Data provided

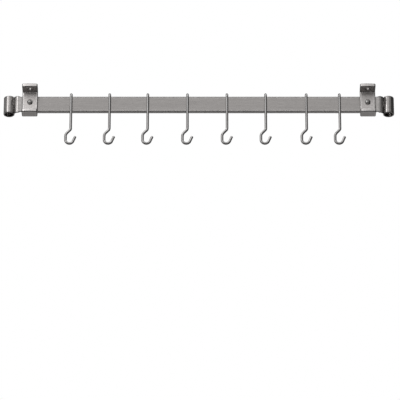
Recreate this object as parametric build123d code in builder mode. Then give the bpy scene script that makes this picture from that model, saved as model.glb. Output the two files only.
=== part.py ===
# Wall mounted pot rack: a flat bar with rolled ends, two C brackets, their wall screws
# and spacers, and eight wire hooks that slide along the bar. Lengths are in millimetres.
# The wall is the plane y = 0 and the room lies towards -Y. The bar runs along X, and z = 0
# is at half its height. The origin is on the wall, midway between the two wall screws.

import os
from math import asin, atan2, cos, degrees, hypot, radians, sin, sqrt

from build123d import *

os.makedirs("parts", exist_ok=True)

# Bar: one flat bar on edge, each end drawn thin behind and rolled into an upright eye
bar_height = 41.3
bar_thickness = 9.5
bar_edge_radius = 1.2
eye_spacing = 914.4
eye_outer_radius = 13.3
eye_height = 45.2
eye_wall = 3.2
eye_edge_radius = 1.2
eye_front_step = 1.0
eye_seam_gap = 1.5
eye_wall_clearance = 0.5
taper_length = 16.0
flare_length = 5.0

# Brackets: a strap bent to a C, its plate on the bar's face and its flanges forward
bracket_inset = 50.8
bracket_width = 37.2
bracket_thickness = 9.5
bracket_height = 77.5
bracket_drop = 0.45
bracket_bend_radius = 2.5
bracket_edge_radius = 2.6
flange_reach = 25.4
flange_bow = 1.6
flange_end_radius = 2.4
hanging_hole_diameter = 11.0

# Wall screws: a domed head with a cross recess, a plain shank as far as the wall, a thread and a point
screw_diameter = 6.35
screw_length = 69.85
screw_core_diameter = 4.9
screw_point_length = 7.0
head_diameter = 13.5
head_rim_height = 1.4
head_height = 4.8
recess_span = 7.0
recess_slot = 1.6
recess_depth = 2.6
screw_clearance = 0.4

# Spacers: plain sleeves on the screws, between the bar and the wall
spacer_diameter = 19.0
spacer_chamfer = 0.8

# Hooks: round wire, looped over the bar and bent to a J at its foot
wire_diameter = 6.35
wire_end_radius = 1.2
hook_clearance = 0.3
loop_play = 0.35
rear_leg_length = 28.0
front_leg_length = 87.5
offset_distance = 12.0
offset_angle = 43.0
upper_offset_radius = 8.0
lower_offset_radius = 14.0
throat_length = 10.3
j_radius = 9.4
j_arm_lean = 22.0
j_arm_length = 14.0

# Places of the hooks along the bar, from its middle, as shares of the way to a wall screw
hook_shares = [-0.7566, -0.5285, -0.3024, -0.0672, 0.1668, 0.3959, 0.6371, 0.8337]

# Depths of the layers, from the wall towards the room
eye_y = -(eye_wall_clearance + eye_outer_radius)
bar_face_y = eye_y - eye_outer_radius + eye_front_step
bar_middle_y = bar_face_y + bar_thickness / 2
bar_back_y = bar_face_y + bar_thickness
plate_face_y = bar_face_y - bracket_thickness
flange_front_y = plate_face_y - flange_reach

screw_hole_radius = screw_diameter / 2 + screw_clearance
screw_x = eye_spacing / 2 - bracket_inset
side_places = {"left": -screw_x, "right": screw_x}
loop_inner_radius = bar_thickness / 2 + loop_play


def save(piece, name):
    piece.label = name
    export_step(piece, f"parts/{name}.step")


def arc_through(centre, radius, *angles):
    # Points of a circle in a plane, at angles in degrees from its first axis
    return [(centre[0] + radius * cos(radians(a)), centre[1] + radius * sin(radians(a))) for a in angles]


def make_bar():
    # The thin end's middle line seen from above: the eye, then the bend that leads to the flat
    eye_x = eye_spacing / 2
    strip_y = bar_face_y + eye_wall / 2
    line_radius = eye_outer_radius - eye_wall / 2
    bend_radius = eye_y - strip_y
    bend_face_radius = bend_radius + eye_wall / 2
    centres = line_radius + bend_radius
    bend_x = eye_x - centres
    flare_x = bend_x - flare_length
    taper_x = bend_x - taper_length
    tip_reach = centres**2 + eye_outer_radius**2 - (bend_face_radius + eye_seam_gap) ** 2
    tip_angle = -90 - degrees(asin(tip_reach / (2 * centres * eye_outer_radius)))
    eye = arc_through((eye_x, eye_y), line_radius, tip_angle, (tip_angle + 180) / 2, 180)
    bend = arc_through((bend_x, eye_y), bend_radius, 0, -45, -90)

    with BuildPart() as bar:
        with BuildSketch(Plane.YZ):
            with Locations((bar_middle_y, 0)):
                RectangleRounded(bar_thickness, bar_height, bar_edge_radius)
        extrude(amount=taper_x)
        # The back slopes in to the thin end, which spreads to the eye's height, and the face stays flat
        with BuildSketch(Plane.YZ.offset(taper_x)):
            with Locations((bar_middle_y, 0)):
                RectangleRounded(bar_thickness, bar_height, bar_edge_radius)
        with BuildSketch(Plane.YZ.offset(flare_x)):
            with Locations((strip_y, 0)):
                RectangleRounded(eye_wall, bar_height, eye_edge_radius)
        with BuildSketch(Plane.YZ.offset(bend_x)):
            with Locations((strip_y, 0)):
                RectangleRounded(eye_wall, eye_height, eye_edge_radius)
        loft(ruled=True)
        with BuildLine() as strip:
            ThreePointArc(*eye)
            ThreePointArc(*bend)
        path = strip.wire()
        with BuildSketch(Plane(origin=path @ 0, x_dir=(0, 0, 1), z_dir=path % 0)):
            RectangleRounded(eye_height, eye_wall, eye_edge_radius)
        sweep(path=path)
        mirror(about=Plane.YZ)
        for x in side_places.values():
            with Locations(Plane(origin=(x, bar_face_y, 0), z_dir=(0, -1, 0))):
                Hole(screw_hole_radius, depth=bar_thickness)
    return bar.part


def make_bracket(x):
    # The strap's middle line in the plane across the bar, from one flange's edge to the other's
    top_z = (bracket_height - bracket_thickness) / 2 - bracket_drop
    bottom_z = top_z - bracket_height + bracket_thickness
    plate_y = plate_face_y + bracket_thickness / 2
    line_radius = bracket_bend_radius + bracket_thickness / 2
    bow_radius = (bracket_width**2 / 4 + flange_bow**2) / (2 * flange_bow)
    # The strap runs on past the front by the bow, and the bow's arc cuts it off
    cut_y = flange_front_y - flange_bow
    corners = [(cut_y, top_z), (plate_y, top_z), (plate_y, bottom_z), (cut_y, bottom_z)]

    with BuildPart() as bracket:
        with BuildLine(Plane(origin=(x, 0, 0), x_dir=(0, 1, 0), z_dir=(1, 0, 0))) as strap:
            FilletPolyline(*corners, radius=line_radius)
        path = strap.wire()
        with BuildSketch(Plane(origin=path @ 0, x_dir=(1, 0, 0), z_dir=path % 0)):
            RectangleRounded(bracket_width, bracket_thickness, bracket_edge_radius)
        sweep(path=path)
        # Both flanges end on one wide arc
        with BuildSketch(Plane(origin=(x, flange_front_y + bow_radius, 0))):
            Circle(bow_radius)
        extrude(amount=bracket_height, both=True, mode=Mode.INTERSECT)
        ends = bracket.faces().sort_by(Axis.Y)[:2]
        fillet(ends.edges(), flange_end_radius)
        with Locations(Plane(origin=(x, plate_face_y, 0), z_dir=(0, -1, 0))):
            Hole(screw_hole_radius, depth=bracket_thickness)
        with Locations((x, plate_face_y - flange_reach / 2, top_z + bracket_thickness / 2)):
            Hole(hanging_hole_diameter / 2, depth=bracket_thickness)
    return bracket.part


def make_wall_screw(x):
    # Half outline from the dome's top to the point, turned about the screw's own axis
    head_radius = head_diameter / 2
    shank_radius = screw_diameter / 2
    core_radius = screw_core_diameter / 2
    dome_rise = head_height - head_rim_height
    dome_radius = (head_radius**2 + dome_rise**2) / (2 * dome_rise)
    dome_span = degrees(asin(head_radius / dome_radius))
    dome = arc_through((0, dome_radius - head_height), dome_radius, -90, dome_span / 2 - 90, dome_span - 90)
    core_start = -plate_face_y
    shank_end = core_start - shank_radius + core_radius
    point_start = screw_length - screw_point_length

    with BuildPart() as screw:
        with BuildSketch(Plane(origin=(x, plate_face_y, 0))):
            with BuildLine():
                ThreePointArc(*dome)
                Polyline(
                    dome[2],
                    (head_radius, 0),
                    (shank_radius, 0),
                    (shank_radius, shank_end),
                    (core_radius, core_start),
                    (core_radius, point_start),
                    (0, screw_length),
                    dome[0],
                )
            make_face()
        revolve(axis=Axis((x, plate_face_y, 0), (0, 1, 0)))
        with BuildSketch(Plane(origin=(x, plate_face_y - head_height, 0), z_dir=(0, -1, 0))):
            Rectangle(recess_span, recess_slot)
            Rectangle(recess_slot, recess_span)
        extrude(amount=-recess_depth, mode=Mode.SUBTRACT)
    return screw.part


def make_spacer(x):
    with BuildPart() as spacer:
        with BuildSketch(Plane(origin=(x, 0, 0), z_dir=(0, -1, 0))):
            Circle(spacer_diameter / 2)
            Circle(screw_hole_radius, mode=Mode.SUBTRACT)
        extrude(amount=-bar_back_y)
        rims = spacer.edges().filter_by(GeomType.CIRCLE).sort_by(SortBy.RADIUS)[-2:]
        chamfer(rims, spacer_chamfer)
    return spacer.part


def make_hook(x):
    # The loop sits on the bar's two top edges, and the front leg leans on its lower front edge
    wire_radius = wire_diameter / 2
    edge_across = bar_thickness / 2 - bar_edge_radius
    edge_height = bar_height / 2 - bar_edge_radius
    seat = loop_inner_radius - bar_edge_radius - hook_clearance
    loop_z = edge_height - sqrt(seat**2 - edge_across**2)
    edge_drop = edge_height + loop_z
    lean = asin(seat / hypot(edge_across, edge_drop)) - atan2(edge_across, edge_drop)
    frame = Plane(origin=(x, bar_middle_y, loop_z), x_dir=(1, 0, 0), z_dir=(0, -sin(lean), cos(lean)))

    # The wire's middle line in the hook's own frame, whose origin is the loop's centre
    loop_radius = loop_inner_radius + wire_radius
    turn = radians(offset_angle)
    bends = upper_offset_radius + lower_offset_radius
    slant_length = (offset_distance - bends * (1 - cos(turn))) / sin(turn)
    leg_end = -front_leg_length
    slant_top = (
        upper_offset_radius * (cos(turn) - 1),
        leg_end - upper_offset_radius * sin(turn),
    )
    slant_foot = (slant_top[0] - slant_length * sin(turn), slant_top[1] - slant_length * cos(turn))
    throat_top = slant_foot[1] - lower_offset_radius * sin(turn)
    j_centre = (j_radius - offset_distance, throat_top - throat_length)
    upper_bend = arc_through(
        (-upper_offset_radius, leg_end), upper_offset_radius, 0, -offset_angle / 2, -offset_angle
    )
    lower_bend = arc_through(
        (lower_offset_radius - offset_distance, throat_top),
        lower_offset_radius,
        180 - offset_angle,
        180 - offset_angle / 2,
        180,
    )
    j_end = 360 - j_arm_lean
    j_bend = arc_through(j_centre, j_radius, 180, (180 + j_end) / 2, j_end)
    arm_tip = (
        j_bend[2][0] + j_arm_length * sin(radians(j_arm_lean)),
        j_bend[2][1] + j_arm_length * cos(radians(j_arm_lean)),
    )

    def on_leg(points):
        return [(px, -loop_radius, pz) for px, pz in points]

    with BuildPart() as hook:
        with BuildLine(frame) as wire:
            Line((0, loop_radius, -rear_leg_length), (0, loop_radius, 0))
            ThreePointArc((0, loop_radius, 0), (0, 0, loop_radius), (0, -loop_radius, 0))
            Line(*on_leg([(0, 0), (0, leg_end)]))
            ThreePointArc(*on_leg(upper_bend))
            Line(*on_leg([slant_top, slant_foot]))
            ThreePointArc(*on_leg(lower_bend))
            Line(*on_leg([lower_bend[2], j_bend[0]]))
            ThreePointArc(*on_leg(j_bend))
            Line(*on_leg([j_bend[2], arm_tip]))
        path = wire.wire()
        with BuildSketch(Plane(origin=path @ 0, z_dir=path % 0)):
            Circle(wire_radius)
        sweep(path=path)
        cut_ends = hook.faces().filter_by(GeomType.PLANE)
        fillet(cut_ends.edges(), wire_end_radius)
    return hook.part


save(make_bar(), "bar")
for side, place in side_places.items():
    save(make_bracket(place), f"{side}_bracket")
    save(make_wall_screw(place), f"{side}_wall_screw")
    save(make_spacer(place), f"{side}_spacer")
for number, share in enumerate(hook_shares, start=1):
    save(make_hook(share * screw_x), f"hook_{number}")
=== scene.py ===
import bpy
from math import asin, atan2, cos, degrees, hypot, pi, radians, sin, sqrt
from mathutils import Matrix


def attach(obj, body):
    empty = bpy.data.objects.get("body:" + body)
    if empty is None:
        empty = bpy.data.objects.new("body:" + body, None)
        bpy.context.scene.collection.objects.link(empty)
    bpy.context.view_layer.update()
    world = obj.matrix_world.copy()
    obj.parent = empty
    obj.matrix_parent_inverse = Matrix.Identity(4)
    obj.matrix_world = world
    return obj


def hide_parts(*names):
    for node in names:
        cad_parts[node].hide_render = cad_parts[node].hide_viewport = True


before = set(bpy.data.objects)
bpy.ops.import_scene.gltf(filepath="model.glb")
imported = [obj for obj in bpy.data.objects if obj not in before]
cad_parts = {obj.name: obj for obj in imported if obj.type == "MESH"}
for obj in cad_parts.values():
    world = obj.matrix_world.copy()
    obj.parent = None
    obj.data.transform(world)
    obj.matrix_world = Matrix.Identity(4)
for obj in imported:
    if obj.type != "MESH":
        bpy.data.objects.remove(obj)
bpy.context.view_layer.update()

# Wall mounted pot rack. Metres, +Z up, the wall is the plane y = 0 and the room lies towards -Y


# Small tools for working by hand

touch = 0.00001  # two places this near are one
near = 0.0001  # what is this near a plane or a radius lies on it


def clearSelection():
    if bpy.context.object and bpy.context.object.mode != "OBJECT":
        bpy.ops.object.mode_set(mode="OBJECT")
    bpy.ops.object.select_all(action="DESELECT")


def selectOnly(piece):
    clearSelection()
    piece.select_set(True)
    bpy.context.view_layer.objects.active = piece


def nameNew(name):
    piece = bpy.context.object
    piece.name = name
    piece.data.name = name
    return piece


def applyPlace(piece):
    selectOnly(piece)
    bpy.ops.object.transform_apply(location=True, rotation=True, scale=True)


def openMesh(piece, kind="FACE"):
    selectOnly(piece)
    bpy.ops.object.mode_set(mode="EDIT")
    bpy.ops.mesh.select_mode(type=kind)
    bpy.ops.mesh.select_all(action="SELECT")


def pick(piece, kind, test):
    # Picks the vertices, edges or faces whose middle passes the test, and stays in edit mode
    openMesh(piece, kind)
    bpy.ops.mesh.select_all(action="DESELECT")
    bpy.ops.object.mode_set(mode="OBJECT")
    mesh = piece.data
    if kind == "FACE":
        for face in mesh.polygons:
            face.select = bool(test(face.center, face.normal))
    elif kind == "EDGE":
        for edge in mesh.edges:
            a, b = (mesh.vertices[i].co for i in edge.vertices)
            edge.select = bool(test((a + b) / 2, (b - a).normalized()))
    else:
        for vertex in mesh.vertices:
            vertex.select = bool(test(vertex.co, vertex.normal))
    bpy.ops.object.mode_set(mode="EDIT")


def extrudeBy(x, y, z):
    bpy.ops.mesh.extrude_region_move(TRANSFORM_OT_translate={"value": (x, y, z)})


def spinBy(angle, centre, axis, steps):
    # With no window a spin goes the other way round, so the angle changes its sign
    bpy.ops.mesh.spin(steps=steps, angle=-radians(angle), center=centre, axis=axis)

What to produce
Repeat exactly the lines from the one containing "Line(*on_leg([j_bend[2], arm_tip]))" to the one containing "# Wall mounted pot rack.", both lines included, and nothing else.

Response to this exercise
            Line(*on_leg([j_bend[2], arm_tip]))
        path = wire.wire()
        with BuildSketch(Plane(origin=path @ 0, z_dir=path % 0)):
            Circle(wire_radius)
        sweep(path=path)
        cut_ends = hook.faces().filter_by(GeomType.PLANE)
        fillet(cut_ends.edges(), wire_end_radius)
    return hook.part


save(make_bar(), "bar")
for side, place in side_places.items():
    save(make_bracket(place), f"{side}_bracket")
    save(make_wall_screw(place), f"{side}_wall_screw")
    save(make_spacer(place), f"{side}_spacer")
for number, share in enumerate(hook_shares, start=1):
    save(make_hook(share * screw_x), f"hook_{number}")
=== scene.py ===
import bpy
from math import asin, atan2, cos, degrees, hypot, pi, radians, sin, sqrt
from mathutils import Matrix


def attach(obj, body):
    empty = bpy.data.objects.get("body:" + body)
    if empty is None:
        empty = bpy.data.objects.new("body:" + body, None)
        bpy.context.scene.collection.objects.link(empty)
    bpy.context.view_layer.update()
    world = obj.matrix_world.copy()
    obj.parent = empty
    obj.matrix_parent_inverse = Matrix.Identity(4)
    obj.matrix_world = world
    return obj


def hide_parts(*names):
    for node in names:
        cad_parts[node].hide_render = cad_parts[node].hide_viewport = True


before = set(bpy.data.objects)
bpy.ops.import_scene.gltf(filepath="model.glb")
imported = [obj for obj in bpy.data.objects if obj not in before]
cad_parts = {obj.name: obj for obj in imported if obj.type == "MESH"}
for obj in cad_parts.values():
    world = obj.matrix_world.copy()
    obj.parent = None
    obj.data.transform(world)
    obj.matrix_world = Matrix.Identity(4)
for obj in imported:
    if obj.type != "MESH":
        bpy.data.objects.remove(obj)
bpy.context.view_layer.update()

# Wall mounted pot rack. Metres, +Z up, the wall is the plane y = 0 and the room lies towards -Y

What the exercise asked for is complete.